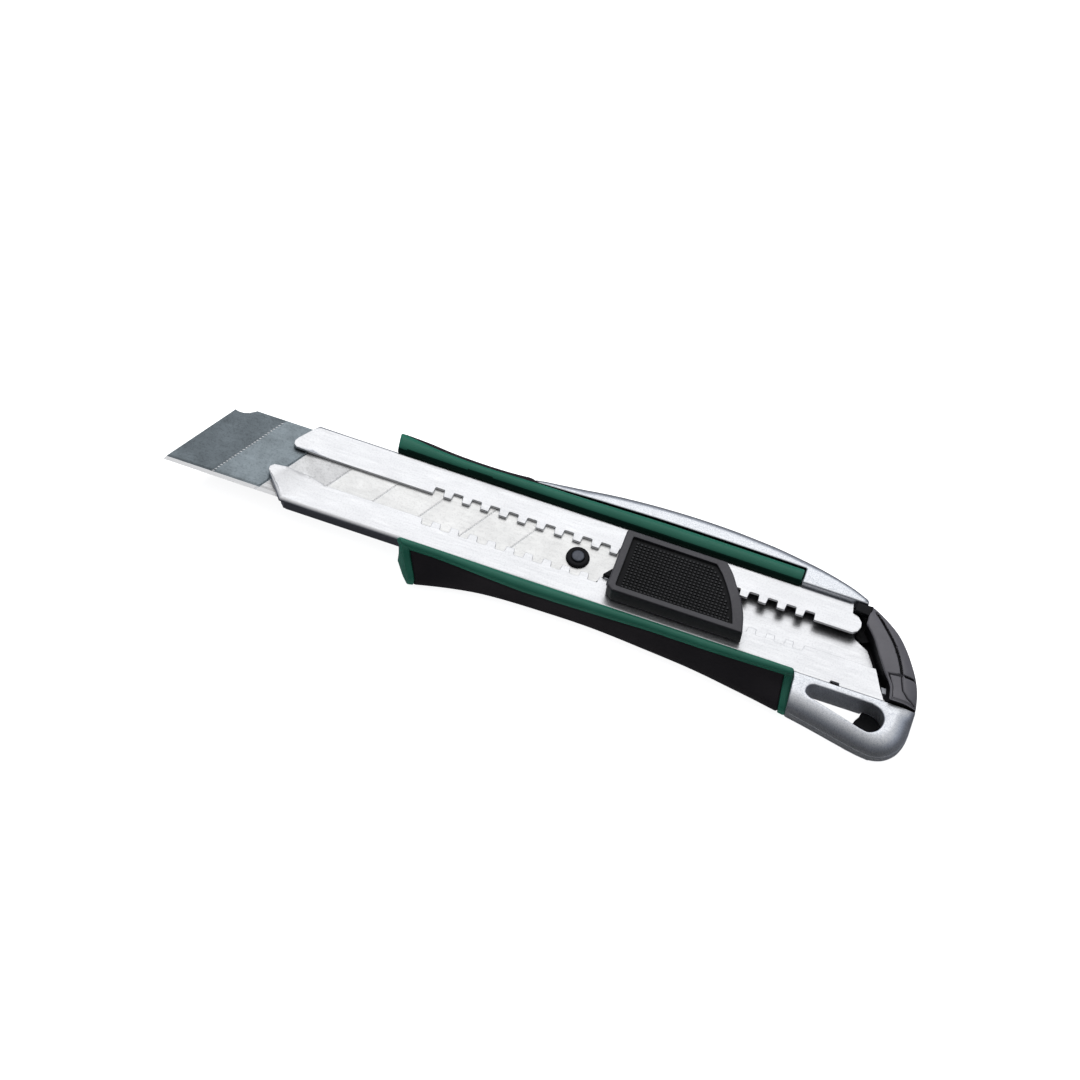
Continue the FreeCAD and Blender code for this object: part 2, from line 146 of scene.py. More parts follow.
def round_plan(pts, r, seg=4, min_turn=18):
    """Round the corners of a closed outline. r is one radius, or a function of the corner."""
    P = dedupe(pts)
    n = len(P)
    out = []
    for i in range(n):
        a, b, c = np.array(P[i - 1]), np.array(P[i]), np.array(P[(i + 1) % n])
        u, v = a - b, c - b
        lu, lv = np.linalg.norm(u), np.linalg.norm(v)
        u, v = u / lu, v / lv
        ang = math.acos(max(-1, min(1, float(np.dot(u, v)))))
        rr = r(b) if callable(r) else r
        if math.degrees(math.pi - ang) < min_turn or rr <= 0:
            out.append(tuple(b))
            continue
        d = min(rr / math.tan(ang / 2), 0.45 * lu, 0.45 * lv)
        p, q = b + u * d, b + v * d
        for k in range(seg + 1):
            t = k / seg
            out.append(tuple((1 - t) ** 2 * p + 2 * t * (1 - t) * b + t * t * q))
    return dedupe(out)


def densify(pts, step):
    P = dedupe(pts)
    out = []
    for i, a in enumerate(P):
        b = P[(i + 1) % len(P)]
        n = max(1, int(math.hypot(b[0] - a[0], b[1] - a[1]) / step))
        for k in range(n):
            out.append((a[0] + (b[0] - a[0]) * k / n, a[1] + (b[1] - a[1]) * k / n))
    return out


def inward(P, d):
    prev, nxt = np.roll(P, 1, 0), np.roll(P, -1, 0)
    e1, e2 = P - prev, nxt - P
    e1 /= np.linalg.norm(e1, axis=1)[:, None]
    e2 /= np.linalg.norm(e2, axis=1)[:, None]
    n1 = np.stack([-e1[:, 1], e1[:, 0]], 1)
    n2 = np.stack([-e2[:, 1], e2[:, 0]], 1)
    m = n1 + n2
    m /= np.maximum(np.linalg.norm(m, axis=1), 1e-6)[:, None]
    k = 1 / np.maximum(np.sum(m * n1, 1), 0.45)
    return P + m * (k * d)[:, None]


def arr(v, P):
    if callable(v):
        return np.array([v(p[0], p[1]) for p in P], float)
    return np.full(len(P), float(v))


def in_poly(pt, P):
    x, y = pt
    X, Y = P[:, 0], P[:, 1]
    X2, Y2 = np.roll(X, -1), np.roll(Y, -1)
    c = ((Y > y) != (Y2 > y)) & (x < (X2 - X) * (y - Y) / (Y2 - Y + 1e-30) + X)
    return bool(np.sum(c) % 2)


def seg_dist(x, y, L):
    d = 9e9
    for (ax, ay), (bx, by) in zip(L, L[1:]):
        vx, vy = bx - ax, by - ay
        t = max(0.0, min(1.0, ((x - ax) * vx + (y - ay) * vy) / (vx * vx + vy * vy + 1e-12)))
        d = min(d, math.hypot(x - ax - vx * t, y - ay - vy * t))
    return d


def beside(G, ds):
    out = []
    P = np.array(densify(list(G) + [G[-1]], 0.35)[: 400])
    for i in range(len(P) - 1):
        t = P[i + 1] - P[i]
        l = np.linalg.norm(t)
        if l < 1e-6 or l > 1.0:
            continue
        n = np.array([-t[1], t[0]]) / l
        for d in ds:
            out.append(tuple(P[i] + n * d))
    return out


def grid_pts(x0, x1, y0, y1, st, keep=None):
    out = []
    j = 0
    y = y0
    while y < y1:
        x = x0 + (st / 2 if j % 2 else 0)
        while x < x1:
            if keep is None or keep(x, y):
                out.append((x, y))
            x += st
        y += st * 0.87
        j += 1
    return out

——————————

» **SET TASK**
Using the data above, repeat every line exactly.

» **SOLUTION**
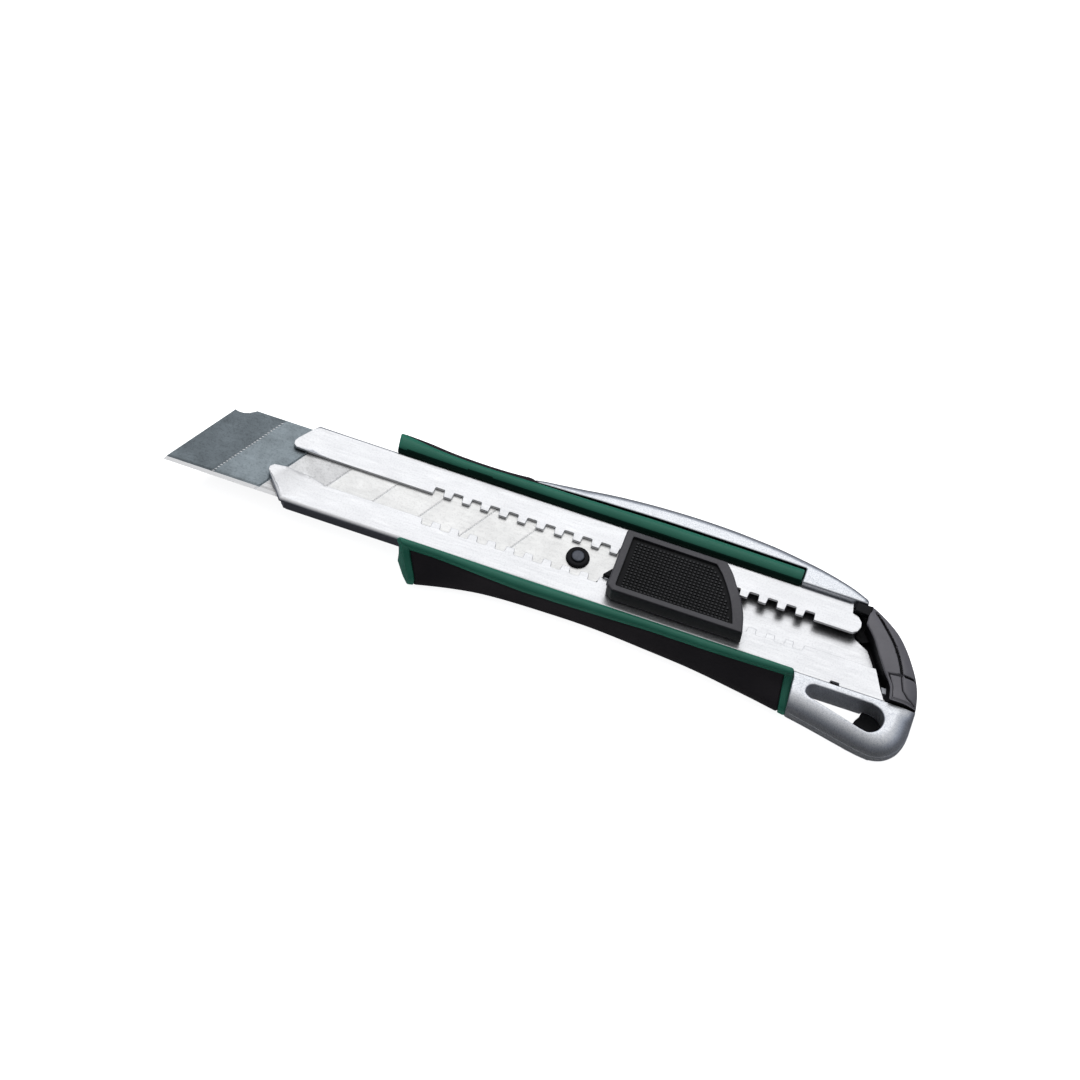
Continue the FreeCAD and Blender code for this object: part 2, from line 146 of scene.py. More parts follow.
def round_plan(pts, r, seg=4, min_turn=18):
    """Round the corners of a closed outline. r is one radius, or a function of the corner."""
    P = dedupe(pts)
    n = len(P)
    out = []
    for i in range(n):
        a, b, c = np.array(P[i - 1]), np.array(P[i]), np.array(P[(i + 1) % n])
        u, v = a - b, c - b
        lu, lv = np.linalg.norm(u), np.linalg.norm(v)
        u, v = u / lu, v / lv
        ang = math.acos(max(-1, min(1, float(np.dot(u, v)))))
        rr = r(b) if callable(r) else r
        if math.degrees(math.pi - ang) < min_turn or rr <= 0:
            out.append(tuple(b))
            continue
        d = min(rr / math.tan(ang / 2), 0.45 * lu, 0.45 * lv)
        p, q = b + u * d, b + v * d
        for k in range(seg + 1):
            t = k / seg
            out.append(tuple((1 - t) ** 2 * p + 2 * t * (1 - t) * b + t * t * q))
    return dedupe(out)


def densify(pts, step):
    P = dedupe(pts)
    out = []
    for i, a in enumerate(P):
        b = P[(i + 1) % len(P)]
        n = max(1, int(math.hypot(b[0] - a[0], b[1] - a[1]) / step))
        for k in range(n):
            out.append((a[0] + (b[0] - a[0]) * k / n, a[1] + (b[1] - a[1]) * k / n))
    return out


def inward(P, d):
    prev, nxt = np.roll(P, 1, 0), np.roll(P, -1, 0)
    e1, e2 = P - prev, nxt - P
    e1 /= np.linalg.norm(e1, axis=1)[:, None]
    e2 /= np.linalg.norm(e2, axis=1)[:, None]
    n1 = np.stack([-e1[:, 1], e1[:, 0]], 1)
    n2 = np.stack([-e2[:, 1], e2[:, 0]], 1)
    m = n1 + n2
    m /= np.maximum(np.linalg.norm(m, axis=1), 1e-6)[:, None]
    k = 1 / np.maximum(np.sum(m * n1, 1), 0.45)
    return P + m * (k * d)[:, None]


def arr(v, P):
    if callable(v):
        return np.array([v(p[0], p[1]) for p in P], float)
    return np.full(len(P), float(v))


def in_poly(pt, P):
    x, y = pt
    X, Y = P[:, 0], P[:, 1]
    X2, Y2 = np.roll(X, -1), np.roll(Y, -1)
    c = ((Y > y) != (Y2 > y)) & (x < (X2 - X) * (y - Y) / (Y2 - Y + 1e-30) + X)
    return bool(np.sum(c) % 2)


def seg_dist(x, y, L):
    d = 9e9
    for (ax, ay), (bx, by) in zip(L, L[1:]):
        vx, vy = bx - ax, by - ay
        t = max(0.0, min(1.0, ((x - ax) * vx + (y - ay) * vy) / (vx * vx + vy * vy + 1e-12)))
        d = min(d, math.hypot(x - ax - vx * t, y - ay - vy * t))
    return d


def beside(G, ds):
    out = []
    P = np.array(densify(list(G) + [G[-1]], 0.35)[: 400])
    for i in range(len(P) - 1):
        t = P[i + 1] - P[i]
        l = np.linalg.norm(t)
        if l < 1e-6 or l > 1.0:
            continue
        n = np.array([-t[1], t[0]]) / l
        for d in ds:
            out.append(tuple(P[i] + n * d))
    return out


def grid_pts(x0, x1, y0, y1, st, keep=None):
    out = []
    j = 0
    y = y0
    while y < y1:
        x = x0 + (st / 2 if j % 2 else 0)
        while x < x1:
            if keep is None or keep(x, y):
                out.append((x, y))
            x += st
        y += st * 0.87
        j += 1
    return out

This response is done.